Recently a colleague shared an article about career obstacles facing women in business.
I was barely able to focus for all the random information popping in and out of my screen. “Subscribe to our site!” “Watch this news video!” “Free banjo lesson!” (yes – that was a thing). “Did you forget about the shoes you looked at yesterday?” Halfway through I forgot what I was reading.
It felt like a metaphor for what goes on inside my head every day.
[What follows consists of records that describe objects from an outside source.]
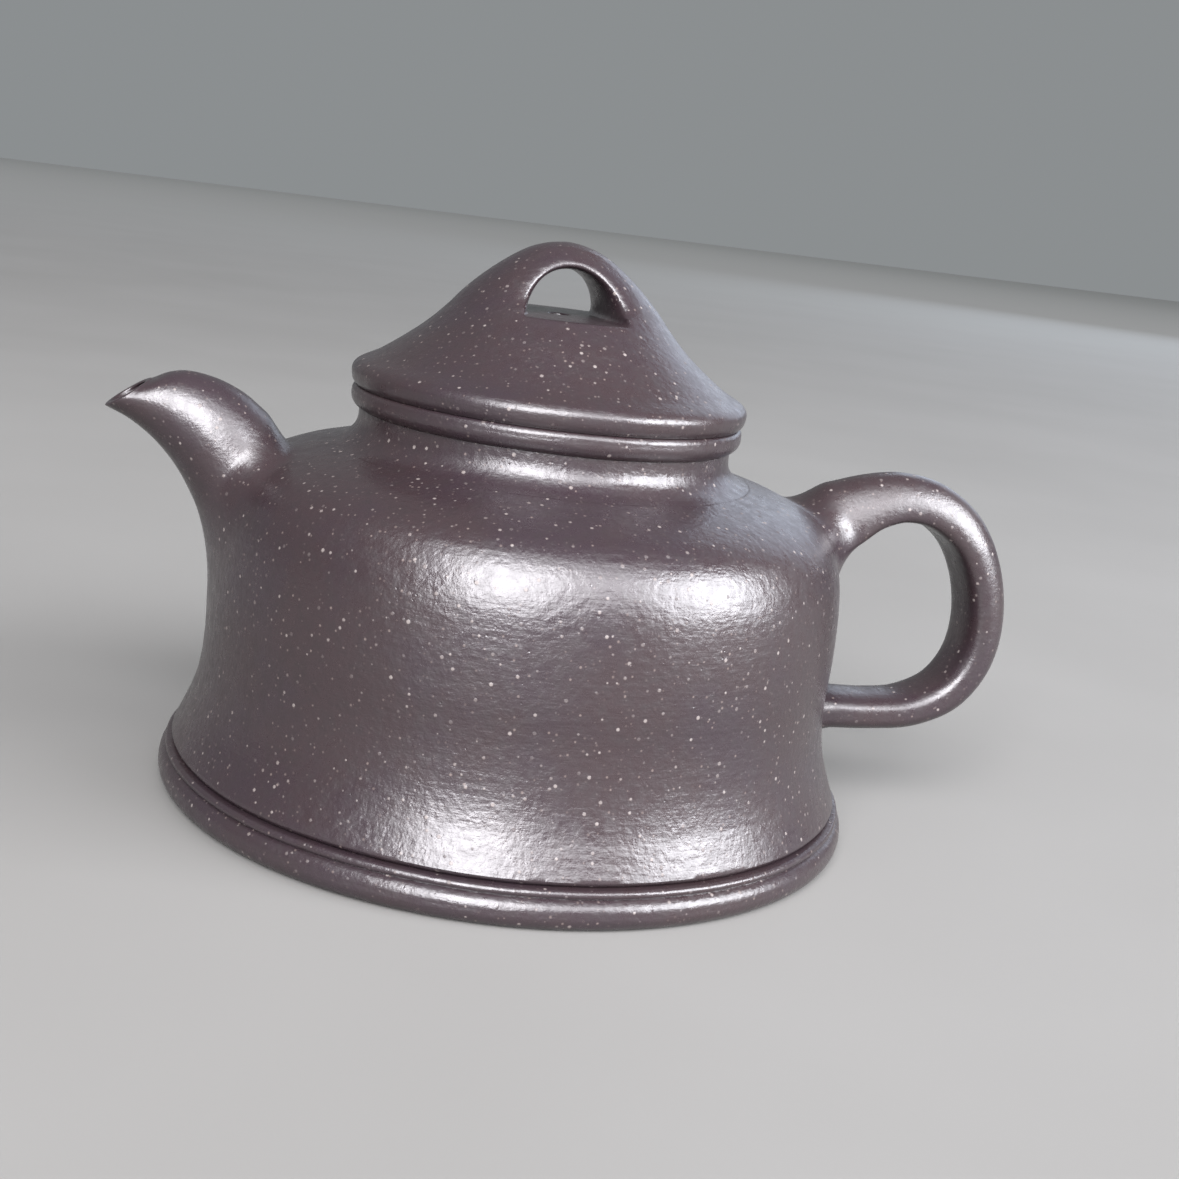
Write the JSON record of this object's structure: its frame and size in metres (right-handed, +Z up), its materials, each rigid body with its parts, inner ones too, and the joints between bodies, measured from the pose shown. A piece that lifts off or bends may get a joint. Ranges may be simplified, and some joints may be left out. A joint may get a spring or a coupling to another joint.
{
  "type": "yixing clay teapot",
  "caption": "Round slab-built clay teapot with a flared beaded foot, a short curved spout, an ear handle and a conical lid with a pierced bridge that lifts off and turns.",
  "frame": {"origin": "on the pot's axis, on the plane of the foot ring that the pot rests on", "axes": "+Z up along the pot's axis, the spout towards -X and the handle towards +X, so +X runs along the longest extent; +Y is square to the spout and handle plane"},
  "size_m": [0.1354, 0.1, 0.0798],
  "materials": {
    "clay": "unglazed stoneware, burnished to a soft sheen, with pale sand grains",
    "clay_inside": "unglazed stoneware, smoothed and matte"
  },
  "bodies": {
    "pot": {"base_slab": "clay_inside", "foot_bead": "clay", "body_wall": "clay", "shoulder_slab": "clay", "neck_ring": "clay", "mouth_bead": "clay", "spout": "clay", "handle": "clay"},
    "lid_ring": {"lid_skirt": "clay"},
    "lid": {"lid_rim_bead": "clay", "lid_cover": "clay", "bridge_knob": "clay"}
  },
  "joints": [
    {"name": "lid_lift", "type": "slide", "parent": "pot", "child": "lid_ring", "axis": [0, 0, 1], "range_m": [0, 0.06]},
    {"name": "lid_turn", "type": "hinge", "parent": "lid_ring", "child": "lid", "pos_m": [0, 0, 0.05735], "axis": [0, 0, 1], "continuous": true}
  ]
}
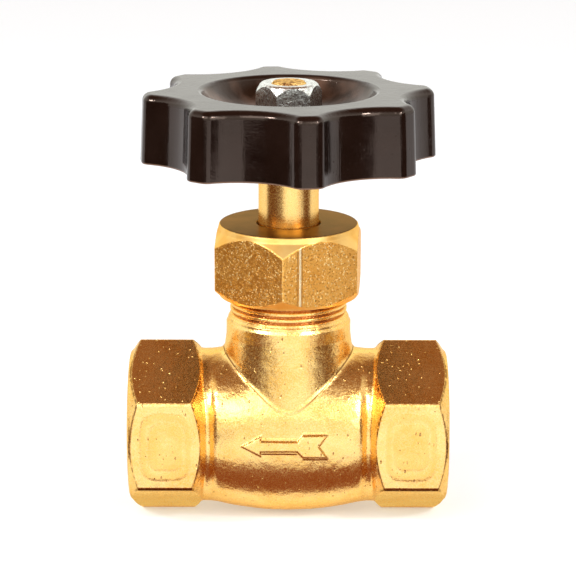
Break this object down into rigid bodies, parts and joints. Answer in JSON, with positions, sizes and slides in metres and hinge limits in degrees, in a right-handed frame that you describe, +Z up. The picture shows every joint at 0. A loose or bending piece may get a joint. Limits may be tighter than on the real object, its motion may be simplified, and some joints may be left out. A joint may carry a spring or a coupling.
{
  "type": "globe valve",
  "caption": "Straight-way brass globe valve with hexagonal female pipe ends, gland nut, plain stem and lobed dark handwheel.",
  "frame": {"origin": "centre of the inlet port's mouth, on the port axis", "axes": "+X out of the inlet along the port axis, so the flow goes towards -X as the arrow shows; +Z up along the stem towards the handwheel; the arrow is on the -Y side"},
  "size_m": [0.0557, 0.051, 0.077],
  "materials": {
    "forged_brass": "hot-forged, shot-blasted and bright-dipped, satin",
    "bar_brass": "drawn hexagon bar, flats grainy, ends turned",
    "stem_brass": "turned, satin",
    "turned_brass": "turned",
    "phenolic": "moulded, glossy",
    "zinc_plated_steel": "zinc-plated, worn",
    "stainless_steel": "turned",
    "graphite_packing": "pressed braided yarn",
    "rubber": "matt",
    "fibre": "pressed fibre"
  },
  "bodies": {
    "valve_body": {"body": "forged_brass", "seat_ring": "turned_brass", "bonnet_gasket": "fibre", "stem_bush": "turned_brass", "packing_washer": "turned_brass", "packing_ring_lower": "graphite_packing", "packing_ring_middle": "graphite_packing", "packing_ring_upper": "graphite_packing", "gland_follower": "turned_brass", "cap_nut": "bar_brass"},
    "disc": {"disc_holder": "turned_brass", "stem_clip": "stainless_steel", "disc_seal": "rubber", "seal_washer": "turned_brass", "seal_screw": "stainless_steel"},
    "stem_and_wheel": {"stem": "stem_brass", "handwheel": "phenolic", "handwheel_insert": "turned_brass", "lock_washer": "zinc_plated_steel", "handwheel_nut": "zinc_plated_steel"}
  },
  "joints": [
    {"name": "stem_lift", "type": "slide", "parent": "valve_body", "child": "disc", "axis": [0, 0, 1], "range_m": [-0.0045, 0]},
    {"name": "wheel_turn", "type": "hinge", "parent": "disc", "child": "stem_and_wheel", "pos_m": [-0.02785, 0, 0], "axis": [0, 0, 1], "range_deg": [-1080, 0]}
  ],
  "couplings": [
    {"joint": "stem_lift", "follows": "wheel_turn", "m_per_rad": 0.00023873}
  ]
}
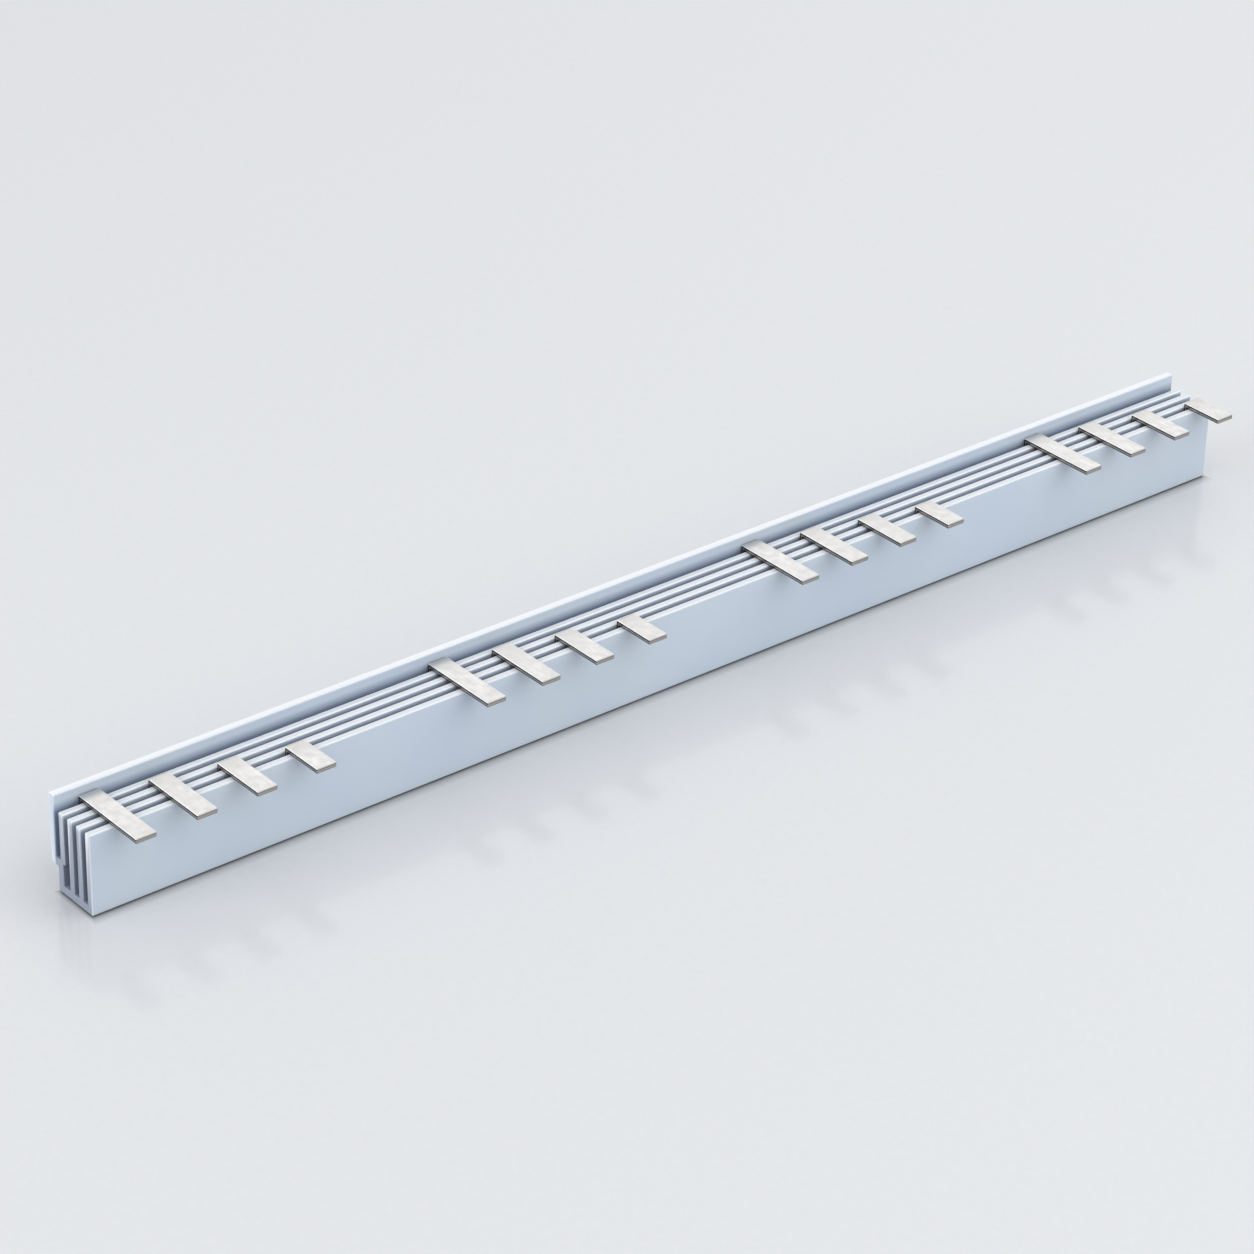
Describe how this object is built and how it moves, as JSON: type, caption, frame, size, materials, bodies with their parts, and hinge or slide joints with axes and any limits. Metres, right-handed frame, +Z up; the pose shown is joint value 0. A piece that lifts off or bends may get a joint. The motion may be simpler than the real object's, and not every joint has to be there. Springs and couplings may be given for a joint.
{
  "type": "comb busbar",
  "caption": "Long comb busbar: a stepped plastic profile with deep open slots, each holding a tinned copper comb whose flat tines bend forward over the walls.",
  "frame": {"origin": "middle of the flat base", "axes": "+X along the bar, +Y from the tines' side to the tall rear wall, +Z up, the way the walls stand"},
  "size_m": [0.388, 0.0279, 0.0273],
  "materials": {
    "profile_plastic": "light blue-grey extruded plastic, smooth semi-matt",
    "tinned_copper": "satin tin plating over copper"
  },
  "bodies": {
    "root": {"insulating_profile": "profile_plastic", "comb_rear": "tinned_copper", "comb_mid_rear": "tinned_copper", "comb_mid_front": "tinned_copper", "comb_front": "tinned_copper"}
  },
  "joints": []
}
Working Mothers: Primary Caregivers at Home and at Work
A constant scroll of distracting mental popups is a fact of life for most women, the reason many of us stop mid-sentence during a business meeting to wonder whether we remembered to put a banana into a kindergartener’s backpack. It’s the side effect of being constantly expected to manage the family’s whereabouts (the so-called Mental Load); and it’s just one of the not-so-little hurdles society throws in front of working mothers that collectively add up to giant career obstacles.
“Before breaking the glass ceiling,” wrote Mary Beth Ferrante of the edifice she says rises up in the middle of a woman’s career, “Women must climb the Maternal Wall.”
The wall, as the author describes it, is the tower of female responsibilities that blocks women’s paths after children. She chalks up a stack of bricks – child care and anti-mother biases among them – that not only come out of nowhere but impede the ability to get anywhere near the glass ceiling.
The Double-Edged Sword of Gender Biases
Our own research bears this out. Well-meaning Millennial couples may plan to share family responsibilities before babies, but society pushes them back, with last year’s Modern Family Index showing the burden of care shifting dramatically to women after children. The double-edged sword is that domestic-chore management is both expected of women – and frowned upon for men.
“While women are trying to advance their careers,” our own CHRO Maribeth Bearfield told the She Innovates podcast earlier this year, “they’re still being asked to be the leaders of the household.” The domino effect, she said, is women who are less productive, less visible for promotion, less apt to be the next one chosen for opportunities, and so more likely to take a step back because of the stress. “It really paints a clear picture not just of overburdened women,” said Maribeth, “but of modern families bumping up against outdated workplace cultures, and cultures that have failed to keep up with women’s professional strides.”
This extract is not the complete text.